The rhinovirus is the most frequent cause of the common cold but effective treatments can be elusive. Scientists say the insights gained from deepening their understanding of the virus could pave the way for the development of new medicines.
Rhinovirus infection is linked to about 70% of all asthma exacerbations with more than 50% of these patients requiring hospitalisation. Furthermore, over 35% of patients with acute chronic obstructive pulmonary disease (COPD) are hospitalised each year due to respiratory viruses including rhinovirus.
New antiviral medicines to treat rhinovirus infections could reduce hospitalisation, according to experts, and a drug candidate is being tested as part of the ‘supercomputer’ project. A team of researchers led by Prof Michael Parker from St Vincent’s Institute of Medical Research (SVI) and the University of Melbourne said the aim is to learn more about how the drug interacts with the virus.
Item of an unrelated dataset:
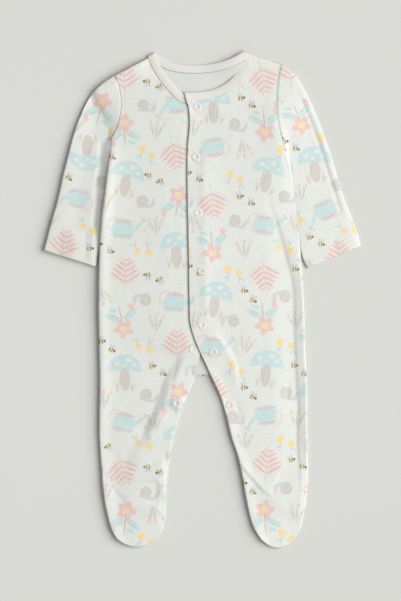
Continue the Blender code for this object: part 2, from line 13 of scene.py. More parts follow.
import bmesh
import bpy
import numpy as np
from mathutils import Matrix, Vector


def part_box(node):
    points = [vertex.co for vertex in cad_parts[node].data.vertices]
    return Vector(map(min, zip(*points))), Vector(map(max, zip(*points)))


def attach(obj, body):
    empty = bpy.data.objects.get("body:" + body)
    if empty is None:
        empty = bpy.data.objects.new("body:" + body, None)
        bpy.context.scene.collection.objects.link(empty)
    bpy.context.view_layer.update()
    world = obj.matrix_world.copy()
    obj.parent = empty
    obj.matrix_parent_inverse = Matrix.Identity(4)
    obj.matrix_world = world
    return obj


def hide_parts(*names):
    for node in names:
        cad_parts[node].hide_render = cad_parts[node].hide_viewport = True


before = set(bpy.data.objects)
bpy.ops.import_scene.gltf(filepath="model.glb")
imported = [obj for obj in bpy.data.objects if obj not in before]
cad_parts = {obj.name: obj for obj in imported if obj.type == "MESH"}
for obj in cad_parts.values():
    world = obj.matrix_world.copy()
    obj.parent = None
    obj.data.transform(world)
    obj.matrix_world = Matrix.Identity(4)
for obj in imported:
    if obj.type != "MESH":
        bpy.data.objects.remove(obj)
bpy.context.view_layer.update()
MM = 0.001

# %% [markdown]
# ## The pattern pieces
#
# A sewing pattern is a set of outlines, and the tables below are just that. One could draw them
# as curves by hand, but tables of a few sections can be joined by a smooth cubic and then sampled
# as finely as the cloth needs. They are the CAD source's tables, with a few places moved by
# about a millimetre, so every new surface lies where its solid lies.

# %% Levels of the layers
WALL = 1.2                 # one layer of cotton interlock
SEAM_GAP = 0.3             # what parts two pieces at a seam
BACK_LEVEL = 0.63          # middle of the back's wall, flat on the table
WEST_EDGE, EAST_EDGE = 4.2, 1.3   # height of edges that face the wearer's right and left
WEST_RISE, EAST_RISE = 1.5, -2.0  # how much the upper cloth stands up or sinks along them
WEST_REACH, EAST_REACH = 15.0, 42.0    # how far in it does so
EDGE_STARTS = 50.0         # length below the armhole over which it starts to do so
FRONT_LEVEL = 4.6          # middle of the fronts' wall
UNDERLAP_ENDS = (-50.0, -90.0)   # y between which the underlap comes to its end
BINDING_WIDTH = 9.0
BINDING_THICK = 1.9
BINDING_BACK_LEVEL = 1.3
BINDING_LIFT = 0.12        # of the binding above the fronts' wall
BINDING_OVER = 0.2         # how far it lies over the panels' edges

# %% Neck edge: x, y and the direction across it to the seam, in degrees
RIGHT_NECK = (
    (6.5, 233.8, -90), (-7.5, 233.8, -102), (-17.0, 234.8, -122), (-23.0, 237.8, -132),
    (-29.5, 244.0, -141), (-36.0, 251.5, -146), (-42.0, 259.5, -146), (-47.0, 267.0, -147),
    (-51.0, 274.5, -150), (-54.5, 283.5, -152),
)
BACK_NECK = (
    (-54.5, 283.5, -152), (-48.5, 280.5, -136), (-40.5, 276.0, -112), (-29.5, 272.5, -97),
    (-15.5, 271.0, -90), (0.0, 271.0, -90), (13.5, 272.8, -82), (26.5, 276.0, -72),
    (38.5, 281.0, -60), (44.5, 284.5, -46), (49.0, 287.0, -28),
)
BACK_NECK_RIGHT = BACK_NECK[:6]
BACK_NECK_LEFT = BACK_NECK[:4:-1]
LEFT_NECK = (
    (49.0, 287.0, -28), (47.5, 280.5, -28), (45.5, 274.5, -29), (42.5, 268.0, -33),
    (37.0, 259.5, -41), (30.0, 252.2, -53), (21.0, 246.2, -66), (10.0, 242.0, -76),
    (-4.0, 239.5, -84), (-17.0, 239.0, -90),
)

# %% Armholes: shoulder tip, underarm and bow
RIGHT_ARMHOLE = ((-101.0, 259.0), (-105.5, 185.0), 9.5)
LEFT_ARMHOLE = ((90.5, 271.5), (96.5, 171.5), -7.0)

# %% Sections of the fronts: side seam x, y, opening x, y, sag towards the toes, opening rolled
RIGHT_SECTIONS = (
    (-105.5, 185.0, 6.5, 224.5, 0, 0), (-111.0, 138.0, 6.5, 170.5, 0, 0),
    (-117.0, 89.5, 6.5, 110.0, 0, 0), (-119.5, 36.0, 6.5, 47.5, 0, 0),
    (-120.0, -18.5, 5.0, -14.0, 0, 0), (-119.5, -44.0, 1.5, -42.0, 0, 0),
    (-119.0, -68.5, -3.0, -66.0, 0, 0), (-118.5, -91.5, -8.0, -86.0, 0, 0.5),
    (-119.0, -134.5, -23.0, -125.5, 0, 1), (-119.0, -155.5, -29.0, -143.5, 0, 1),
    (-118.0, -176.5, -34.0, -160.0, 0, 1), (-116.5, -196.0, -37.5, -178.0, 0, 1),
    (-113.5, -231.0, -42.0, -214.0, 0, 1), (-109.5, -250.5, -43.0, -235.5, 2, 1),
    (-105.0, -267.0, -44.0, -255.0, 6, 1), (-99.0, -277.5, -48.0, -272.0, 12, 1),
)
LEFT_SECTIONS = (
    (96.5, 171.5, -16.6, 229.7, 0, 0), (101.5, 154.5, -14.5, 205.5, 0, 0),
    (105.0, 133.5, -16.7, 177.5, 0, 0), (110.5, 87.0, -17.0, 118.5, 0, 0),
    (115.0, 33.5, -15.8, 57.0, 0, 0), (118.0, -19.5, -14.8, -2.5, 0, 0),
    (118.5, -45.0, -13.8, -28.0, 0, 0), (119.5, -69.5, -7.0, -51.0, 0, 0),
    (120.5, -94.0, 3.0, -73.0, 0, 0.3), (121.0, -116.0, 13.0, -95.0, 0, 1),
    (121.0, -137.0, 22.5, -116.0, 0, 1), (121.5, -158.0, 28.5, -137.5, 0, 1),
    (122.0, -177.5, 34.0, -160.0, 0, 1), (122.0, -197.0, 41.0, -181.0, 0, 1),
    (121.5, -216.0, 46.0, -203.0, 0, 1), (120.0, -233.0, 50.0, -226.0, 0, 1),
    (117.0, -249.5, 54.5, -248.0, 2, 1), (113.0, -266.0, 60.5, -266.5, 5, 1),
    (106.5, -278.0, 68.0, -278.0, 10, 1),
)
CROTCH_MIDDLE = (0.0, -88.5)      # the back's edge between the legs
CROTCH_RIGHT = (-9.0, -90.5)
CROTCH_LEFT = (9.0, -87.0)
CROTCH_SIDE = -92.0
CROTCH_STEP = 2.0
CROTCH_CLEAR = 4.0
CROTCH_BOW = 8.0                  # bow of the last section above it
CROTCH_RISE = 25.0                # length over which the legs' inner edges roll up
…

“Our recently published work shows that the drug binds to the shell that surrounds the virus, called the capsid. But that work doesn’t explain in precise detail how the drug and other similar acting compounds work,” Prof Parker said.
The team is working on the newly installed IBM Blue Gene/Q at the University of Melbourne with computational biologists from IBM and the Victorian Life Sciences Computation Initiative (VLSCI). In production from 1 July 2012, the IBM Blue Gene/Q is the most powerful supercomputer dedicated to life sciences research in the Southern Hemisphere and currently ranked the fastest in Australia.
Professor Parker said that previously it was only possible to run smaller simulations on parts of the virus.
“Supercomputer technology enables us to delve deeper in the mechanisms at play inside a human cell, particularly how drugs work at a molecular level. This work offers exciting opportunities for speeding up the discovery and development of new antiviral treatments and hopefully save many lives around the world,” he said.